Detainees at three more centres join Yongah Hill hunger protests

8:21 am on 22 January 2019

People being held in three more Australian detention centres, many of them New Zealanders, have joined the hunger protest started by detainees at the Yongah Hill facility in Perth.

Some New Zealanders in Yongah Hill Detention Centre mess hall where they have been kept since riots.

There are about 350 detainees at the Yongah Hill facility, about 50 of whom are New Zealanders. Photo: Supplied.

The detainees at Yongah Hill are now entering their ninth day with next to no food.

Detainees from Villawood Immigration Detention Centre in Sydney, Brisbane Immigration Transit Accommodation and Melbourne Immigration Transit Accommodation joined the protest yesterday morning.

Robin Leota, who's originally from Mangere in South Auckland, said hearing that the protest had spread outside the confines of Yongah Hill Detention Centre gave him hope.

"I'm a bit depleted, tired. Especially with this heat; it's getting to be 45°C out here."

Mr Leota served a two-year prison sentence for drug-related offending and was subsequently sent to Yongah.

His wife and children are in Brisbane and he said they could not just pack up and go back to New Zealand.

He has not been able to see them since April last year, when he was sent the 4300km to Western Australia.

"This is double jeopardy. We've already done our time in jail and now we're being put into a detention centre without a release date.

"Some people haven't even done a crime and they're in there."

He had been drinking some milk and having one protein shake a day but no solid food.

Australia's immigration authorities continue to deny there is any hunger strike taking place.

"It's just starting to take a toll being away from our families and stuff. Like, they're moving us into the middle of the desert up here in Perth. I'm from Brisbane but we've got people from Sydney in here, from Melbourne," Mr Leota said.

"They're systematically separating us from our families so we can't get any visits."

The detainees' list of grievances included what they call the unaccountable use of force by security officials; the arbitrary nature of their punishment; and the apparently indefinite powers of the government to keep them locked up.

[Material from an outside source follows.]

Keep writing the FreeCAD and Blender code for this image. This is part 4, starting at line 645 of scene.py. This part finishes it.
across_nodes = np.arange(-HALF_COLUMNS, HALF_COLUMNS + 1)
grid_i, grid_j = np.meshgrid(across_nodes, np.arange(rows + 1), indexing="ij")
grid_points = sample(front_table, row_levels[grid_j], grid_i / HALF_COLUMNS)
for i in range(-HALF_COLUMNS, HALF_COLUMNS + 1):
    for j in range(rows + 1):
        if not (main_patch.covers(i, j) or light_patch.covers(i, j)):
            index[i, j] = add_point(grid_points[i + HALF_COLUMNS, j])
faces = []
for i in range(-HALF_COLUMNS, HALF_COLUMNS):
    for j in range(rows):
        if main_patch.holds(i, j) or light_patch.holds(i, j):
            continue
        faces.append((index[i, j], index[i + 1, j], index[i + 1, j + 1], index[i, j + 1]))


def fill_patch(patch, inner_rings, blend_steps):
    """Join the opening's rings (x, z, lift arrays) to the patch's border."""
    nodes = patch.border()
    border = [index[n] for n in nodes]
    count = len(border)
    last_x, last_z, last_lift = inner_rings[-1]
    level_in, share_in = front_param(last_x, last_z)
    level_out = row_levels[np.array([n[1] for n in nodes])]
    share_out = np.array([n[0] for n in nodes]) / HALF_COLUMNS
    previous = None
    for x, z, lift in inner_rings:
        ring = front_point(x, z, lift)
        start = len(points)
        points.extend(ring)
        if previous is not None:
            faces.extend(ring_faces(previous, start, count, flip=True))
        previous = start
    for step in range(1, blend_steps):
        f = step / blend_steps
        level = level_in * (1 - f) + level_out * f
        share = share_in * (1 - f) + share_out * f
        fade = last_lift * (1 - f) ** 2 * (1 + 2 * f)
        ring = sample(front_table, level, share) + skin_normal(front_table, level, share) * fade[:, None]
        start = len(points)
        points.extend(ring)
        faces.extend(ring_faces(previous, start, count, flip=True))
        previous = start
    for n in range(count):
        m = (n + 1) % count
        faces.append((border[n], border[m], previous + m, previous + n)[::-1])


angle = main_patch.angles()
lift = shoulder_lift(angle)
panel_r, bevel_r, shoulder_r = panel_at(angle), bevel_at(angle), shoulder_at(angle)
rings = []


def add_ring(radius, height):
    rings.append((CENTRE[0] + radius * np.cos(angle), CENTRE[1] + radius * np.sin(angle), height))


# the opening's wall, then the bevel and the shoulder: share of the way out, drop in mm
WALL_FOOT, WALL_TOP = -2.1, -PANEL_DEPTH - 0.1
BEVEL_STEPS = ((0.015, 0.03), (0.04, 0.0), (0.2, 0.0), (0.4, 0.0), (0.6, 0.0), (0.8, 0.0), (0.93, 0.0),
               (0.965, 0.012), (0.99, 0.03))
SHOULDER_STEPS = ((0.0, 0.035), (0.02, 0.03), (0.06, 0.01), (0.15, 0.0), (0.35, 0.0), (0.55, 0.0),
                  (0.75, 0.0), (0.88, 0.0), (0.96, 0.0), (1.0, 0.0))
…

There are about 350 detainees at the Yongah Hill facility, about 50 of whom are New Zealanders.

About 400 people are being held at the Sydney detention centre and 100 at each of the Melbourne and Brisbane facilities.

Ian Rintoul from the Refugee Action Coalition said that a large number of the detainees at all the facilities were New Zealanders.

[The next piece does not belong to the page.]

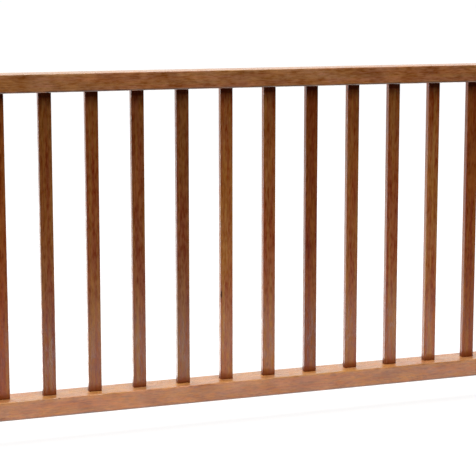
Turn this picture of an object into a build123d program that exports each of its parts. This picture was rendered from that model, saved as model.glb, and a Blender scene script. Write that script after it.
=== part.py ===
"""Slatted timber railing panel: upright slats let into a top rail and a bottom rail.

Millimetres. X runs along the panel from its left end, Y from front to back, Z up.
The origin is the centre of the bottom rail's left end face, where the panel meets its post.
"""
from build123d import *
import os

# Overall panel
panel_length = 1800.0
panel_height = 900.0

# Rails, front to back and height of each section
rail_depth = 78.0
top_rail_height = 48.0
bottom_rail_height = 50.0
rail_arris_radius = 3.0
rail_end_chamfer = 1.0

# Slats, width along the panel and thickness from front to back
slat_count = 14
slat_width = 35.0
slat_thickness = 20.0
slat_arris_radius = 3.5

# Round ended stub tenons and the mortises that take them
tenon_width = 24.0
tenon_thickness = 10.0
tenon_length = 22.0
mortise_side_clearance = 0.15
mortise_depth_clearance = 2.0

# Levels, measured from the middle of the bottom rail
bottom_rail_under = -bottom_rail_height / 2
bottom_rail_top = bottom_rail_height / 2
top_rail_top = bottom_rail_under + panel_height
top_rail_under = top_rail_top - top_rail_height
slat_length = top_rail_under - bottom_rail_top

# The gap is the same between slats and at both ends
slat_gap = (panel_length - slat_count * slat_width) / (slat_count + 1)
slat_pitch = slat_width + slat_gap
first_slat_x = slat_gap + slat_width / 2
slat_row_x = first_slat_x + slat_pitch * (slat_count - 1) / 2

mortise_width = tenon_width + 2 * mortise_side_clearance
mortise_thickness = tenon_thickness + 2 * mortise_side_clearance
mortise_depth = tenon_length + mortise_depth_clearance

os.makedirs("parts", exist_ok=True)


def save(piece, label):
    """Label a finished piece and write it to its own file."""
    piece.part.label = label
    export_step(piece.part, f"parts/{label}.step")


# Bottom rail: a plain section with a row of mortises in its top face
with BuildPart() as bottom_rail:
    with BuildSketch(Plane.YZ):
        Rectangle(rail_depth, bottom_rail_height)
    extrude(amount=panel_length)
    fillet(bottom_rail.edges().filter_by(Axis.X), rail_arris_radius)
    end_faces = bottom_rail.faces().sort_by(Axis.X)
    chamfer(end_faces[0].edges() + end_faces[-1].edges(), rail_end_chamfer)
    with BuildSketch(Plane.XY.offset(bottom_rail_top)):
        with Locations((slat_row_x, 0)):
            with GridLocations(slat_pitch, 0, slat_count, 1):
                SlotOverall(mortise_width, mortise_thickness)
    extrude(amount=-mortise_depth, mode=Mode.SUBTRACT)

save(bottom_rail, "bottom_rail")

# Top rail: the same, with its mortises cut up into its underside
with BuildPart() as top_rail:
    with BuildSketch(Plane.YZ):
        with Locations((0, top_rail_top - top_rail_height / 2)):
            Rectangle(rail_depth, top_rail_height)
    extrude(amount=panel_length)
    fillet(top_rail.edges().filter_by(Axis.X), rail_arris_radius)
    end_faces = top_rail.faces().sort_by(Axis.X)
    chamfer(end_faces[0].edges() + end_faces[-1].edges(), rail_end_chamfer)
    with BuildSketch(Plane.XY.offset(top_rail_under)):
        with Locations((slat_row_x, 0)):
            with GridLocations(slat_pitch, 0, slat_count, 1):
                SlotOverall(mortise_width, mortise_thickness)
    extrude(amount=mortise_depth, mode=Mode.SUBTRACT)

save(top_rail, "top_rail")

# Slats: rounded long arrises, square shoulders and a stub tenon at each end
for number in range(1, slat_count + 1):
    slat_x = first_slat_x + slat_pitch * (number - 1)
    with BuildPart() as slat:
        with BuildSketch(Plane.XY.offset(bottom_rail_top)):
            with Locations((slat_x, 0)):
                RectangleRounded(slat_width, slat_thickness, slat_arris_radius)
        extrude(amount=slat_length)
        with BuildSketch(Plane.XY.offset(bottom_rail_top)):
            with Locations((slat_x, 0)):
                SlotOverall(tenon_width, tenon_thickness)
        extrude(amount=-tenon_length)
        with BuildSketch(Plane.XY.offset(top_rail_under)):
            with Locations((slat_x, 0)):
                SlotOverall(tenon_width, tenon_thickness)
        extrude(amount=tenon_length)
    save(slat, f"slat_{number:02d}")
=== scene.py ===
"""Slatted timber railing panel: oiled hardwood finishes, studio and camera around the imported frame.

Metres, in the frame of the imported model: X runs along the panel, Y from front to back, Z up.
"""

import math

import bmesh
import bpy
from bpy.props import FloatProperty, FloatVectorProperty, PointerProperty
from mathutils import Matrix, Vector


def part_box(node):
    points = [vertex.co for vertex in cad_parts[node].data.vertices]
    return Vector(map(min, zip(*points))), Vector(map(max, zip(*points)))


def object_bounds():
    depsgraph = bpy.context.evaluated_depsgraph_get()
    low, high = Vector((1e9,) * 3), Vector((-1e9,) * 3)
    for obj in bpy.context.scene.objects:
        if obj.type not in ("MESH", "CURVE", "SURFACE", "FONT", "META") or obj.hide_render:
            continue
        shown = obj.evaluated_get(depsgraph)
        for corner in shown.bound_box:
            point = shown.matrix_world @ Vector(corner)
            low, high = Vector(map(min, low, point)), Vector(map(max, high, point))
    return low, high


bl_info = {
    "name": "Slatted Timber Railing",
    "version": (1, 0, 0),
    "blender": (4, 5, 0),
    "location": "View3D > Sidebar > Railing",
    "description": "Oiled hardwood finishes, studio and camera for a slatted railing panel",
    "category": "Material",
}

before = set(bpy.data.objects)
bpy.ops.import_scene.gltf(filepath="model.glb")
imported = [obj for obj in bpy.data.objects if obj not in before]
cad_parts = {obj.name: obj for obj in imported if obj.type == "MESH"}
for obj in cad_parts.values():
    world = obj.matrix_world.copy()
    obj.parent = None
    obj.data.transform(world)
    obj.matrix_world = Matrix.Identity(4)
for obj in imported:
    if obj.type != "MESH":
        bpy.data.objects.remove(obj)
CAD_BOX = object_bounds()

# Tone of each rail's sides, and of its top, which is paler with a painted sheen
RAILS = {
    "top_rail": ((0.90, 0.87, 0.80), (0.72, 0.84, 0.77)),
    "bottom_rail": ((0.86, 0.77, 0.64), (1.07, 1.19, 1.13)),
}
SLATS = sorted(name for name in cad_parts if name.startswith("slat_"))
FOOT_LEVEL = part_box("bottom_rail")[1][2]
HEAD_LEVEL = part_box("top_rail")[0][2]
SLAT_LENGTH = HEAD_LEVEL - FOOT_LEVEL

# Lightness of the slats that stand out in the row, by their number from the left
SLAT_LEVELS = {
    3: 0.78, 4: 0.86, 5: 0.80, 6: 0.72, 7: 1.17, 8: 1.01, 9: 0.82, 10: 0.98, 11: 1.04, 12: 1.21,
}

# Redder, paler and straw coloured slats, and how far their colour and gloss move
RED_SLATS = (2, 9, 13)
PALE_SLATS = (7, 12)
STRAW_SLATS = (3, 4)
RED_SHIFT = Vector((-0.08, -0.30, -0.60))
PALE_SHIFT = Vector((0.00, 0.12, 0.25))
RED_GLOSS_SHIFT = -0.2

# Share of the warm tint in a board: less of it in a red slat, more in a straw coloured one
WARM_SHARE = 0.50
WARM_SHIFT = 0.10

# Pin knots and nicks: place, half sizes and depth of tone. A mark fades out over its rim and is dull
MARKS = {
    "slat_07": [((0.8231, -0.0096, 0.2640), (0.0036, 0.0045, 0.0150), 1.00)],
    "slat_08": [((0.9557, -0.0100, 0.0570), (0.0018, 0.0030, 0.0080), 0.60)],
    "bottom_rail": [
        ((0.3690, -0.0384, 0.0234), (0.0040, 0.0030, 0.0022), 0.80),
        ((0.3612, -0.0384, 0.0238), (0.0018, 0.0022, 0.0016), 0.60),
    ],
}
MARK_RIM = (0.4, 1.0)
MARK_ROUGHNESS = 0.4

# Each board reads its noise elsewhere, by its number. The rails are numbered past the slats
FIRST_RAIL_NUMBER = 31
SEED_STEP = 7.31

# Patterns of the grain, of the painted shade along the rails' lower arrises and of the dark band at the
# slats' feet: detail of the noise, and how far off each one reads it
PATTERNS = {
    "patches": (2.0, 0.0),
    "flecks": (2.0, 11.0),
    "fibres": (3.0, 17.0),
    "wander": (2.0, 29.0),
    "tints": (3.0, 41.0),
    "pores": (1.0, 59.0),
    "ribbons": (1.0, 83.0),
    "shade_patches": (2.0, 3.0),
    "foot_wander": (2.0, 0.0),
}
RING_DETAIL = 1.0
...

He said the effects of the hunger strike were starting to become apparent in some detainees, but the Australian government continued to do nothing.

"We're seeing more assaults by the guards in the detention centres but there's been no action on that. There's been no response at all on the general question of people being reunited with their families or being shifted to detention centres that are closer. And even less about the very draconian powers that the minister has to keep people in detention."

Australian Border Force denies mass hunger strike

Australian Border Force (ABF) said in a statement that there was no mass hunger strike, claiming detainees have been observed eating and drinking despite not attending regular meals.

"Anyone who is genuinely conducting a hunger strike would be supported in line with normal processes, including through medical supervision and mental health care.

"The ABF continues to work with key organisers of protest activity to discuss their concerns, but as publicly stated previously, we strongly refute claims that conditions in immigration detention facilities are inhumane or brutal."

It said detainees were welcome to return to their home countries pending their appeals.